To the Editor:
In January, Republicans swept into state government on a mission of frugality, vowing to trim fat from the state budget. And trim they did, taking a cleaver to unemployment benefits, our vaulted education system, welfare, health care, and the environment. Millions of North Carolinians — young and old — were negatively affected.
What we are learning, though, is that not everyone in the state is hurting. Wealthy citizens got a big tax break on income tax. Others have benefitted, too. Turns out that it’s good to be close to the governor and high officials in his administration. Recently, Gov. Pat McCrory gave huge raises — over $20,000 — to his staffers because, as he noted, it is expensive to live in Raleigh. Perhaps the governor needs to be aware that it’s expensive to live in a few other places in North Carolina, notably anywhere between Murphy and Manteo.
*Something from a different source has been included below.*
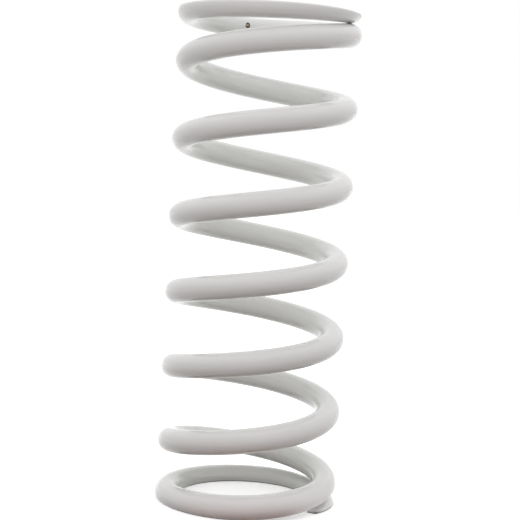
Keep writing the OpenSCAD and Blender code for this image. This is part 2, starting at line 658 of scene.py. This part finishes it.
floor_width = 8
paper_white = (0.88, 0.88, 0.88, 1)
paper_lift = 0.42
paper_glow = (0.30, 0.29, 0.28, 1)

# Each patch of other glow has its colour, its middle and its reach.
patches_of_glow = (
    ((0.075, 0.045, 0.025, 1), (0, -0.03, 0), (0.25, 0.25, 1)),
    ((0.20, 0.075, 0.03, 1), (0, -0.05, 0), (0.06, 0.03, 1)),
    ((0.60, 0.56, 0.56, 1), (0.040, -0.032, 0), (0.024, 0.024, 1)),
)

bpy.ops.mesh.primitive_plane_add(size=floor_width)
floor = bpy.context.object
floor.name = "floor"
paper = bpy.data.materials.new("white_paper")
paper.use_nodes = True
floor.data.materials.append(paper)
tree = paper.node_tree
sheet = tree.nodes["Principled BSDF"]
sheet.inputs["Roughness"].default_value = 1
sheet.inputs["Specular IOR Level"].default_value = 0
background_share = seen_as_background(tree)
paper_place = tree.nodes.new("ShaderNodeTexCoord").outputs["Object"]
glow = paper_glow
for patch_glow, middle, reach in patches_of_glow:
    glow = laid_over(tree, glow, patch_glow, spot(tree, paper_place, middle, 0, reach))
sheet_colour = laid_over(tree, glow, paper_white, background_share)
tree.links.new(sheet_colour, sheet.inputs["Base Color"])
sheet.inputs["Emission Color"].default_value = white
lift = worked_out(tree, "MULTIPLY", background_share, paper_lift)
tree.links.new(lift, sheet.inputs["Emission Strength"])

# Camera
# The photograph's own view, through a long lens: from the height of the spring's upper half,
# looking slightly down, and with a slight tilt.
eye = Vector((0, -0.5892, 0.1545))
look_down = math.radians(4.291)
turn_right = math.radians(0.113)
tilt = math.radians(3.078)
film_width = 36
lens = 89.99
camera_data = bpy.data.cameras.new("camera")
camera_data.sensor_width = film_width
camera_data.lens = lens
camera = bpy.data.objects.new("camera", camera_data)
camera.matrix_world = (
    Matrix.Translation(eye)
    @ Matrix.Rotation(-turn_right, 4, "Z")
    @ Matrix.Rotation(math.radians(90) - look_down, 4, "X")
    @ Matrix.Rotation(tilt, 4, "Z")
)
bpy.context.scene.collection.objects.link(camera)
bpy.context.scene.camera = camera
bpy.context.scene.view_settings.view_transform = "Standard"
McCrory has been generous to himself, too, at least to his image. He recently authorized $150,000 for a TV ad campaign that shows him boasting of his accomplishments in his first few months in office.
But all is not sweetness and light in Raleigh, and reports show that there is an undercurrent of darkness in this administration. They don’t like it when they are crossed. Recently, a section chief in the Department of Health and Human Services (DHHS), a 35-year state employee who’d served six governors, was let go by DHHS Secretary Aldona Wos because she defended her own staff members for lobbying legislators about unfair spending by the DHHs. These staff people had gone to the legislature on their own vacation time with a story to tell, quite a story about how budget cuts were going to reduce health services to children. This was not what Secretary Wos wanted to hear, but the section chief was only protecting the rights of her staff to speak freely. Doing so got her fired.
Now, on the other hand, we find that Secretary Wos has a generous streak, well, at least for friends. Through personal services contracts, she hired Joe Hauk and Les Merritt to help streamline her now depleted department. What are their qualifications? Hauk was a member of a company run by Wos’ husband; Merritt is a former state auditor and confidant of Art Pope, the man who brought in 75 percent of the money to finance the Republican takeover of NC government. Hauk and Merritt are going to live well in Raleigh or wherever they wish. For eight months consulting, Hauk was paid $228,375. Merritt is doing OK, as well; in two months, he was paid $58,500, part of a year-long contract that is capped at $312,000. (Note that Merritt is also a member of the N.C. Ethics Commission. Ouch.)
So, what is one to conclude? That the old cliché of it being good to have friends in high places is still true. However, for the rest of us who are obliged to scratch out a living or try to find a job, we need to have a long memory, at least until the elections of 2014 when we can put some folks back into the legislature to block this naked cronyism.